Entretanto, em 1975 segui para São Paulo, onde permaneci até 1981. O Augusto fizera uma brilhantíssima pós -graduação do INSEAD em Fontainebleau e recomeçou, no Rio de Janeiro, uma não menos brilhante carreira universitária, tendo-se doutorado na Pontifícia Universidade Católica. Desempenhou funções do mais alto nível de administração na Banca, primeiro em bancos brasileiros e no Grupo Espirito Santo, no Rio de Janeiro e depois em Lisboa, até á sua morte.
Circulando nós ambos, por deveres de ofício ou por amizade das famílias, entre o Rio e São Paulo, muitas vezes ficamos hospedados em cada uma das casas, ou em casa do Mário Quartin Graça, no Rio, onde passávamos férias de verão (em Janeiro) num grupo que englobava também a família do Alberto Xavier e do Leonardo Ferraz de Carvalho no Rio, ou da minha irmã Maria e do Miguel Pupo Correia em São Paulo, entre outros mais.
Já de retorno a Lisboa, as famílias mantêm um relacionamento de grande amizade, o que justificou as deslocações periódicas a São Miguel. Acompanhamos assim a recuperação do Jardim José do Canto, uma das grandes prioridades do Augusto, que via naquela casa, com toda a razão, um símbolo dos trabalhos de estabilização pessoal e de tradição familiar.
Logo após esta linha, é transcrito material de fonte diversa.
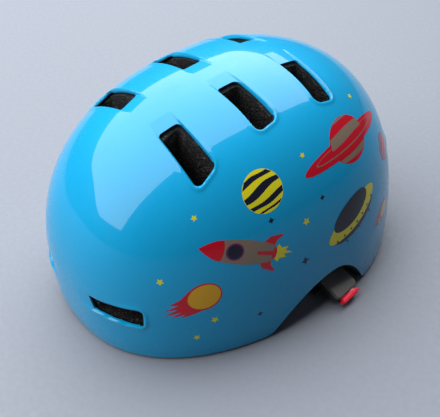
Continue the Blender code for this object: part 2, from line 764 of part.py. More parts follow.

Augusto publicou um interessantíssimo e extremamente sensível e sentido livro de Memórias, que denominou “Percurso Solitário”, onde tudo isto vem descrito. E publicou também uma série de livros inovadores na área do Direito Bancário e Financeiro, recordados por Guilherme dOliveira Martins em artigo no “Público:” “Curso de Direito Administrativo da Economia”, estudos sobre o Contrato Administrativo, “Direito Económico,” “Direito Bancário”...
Claro que essas obras ficam: mas o que mais fica, para todos os que o conheceram, e sobretudo para os seus amigos mais diretos, é uma enorme memória de amizade, de alegria, ironia e humor, de respeito, admiração e saudade.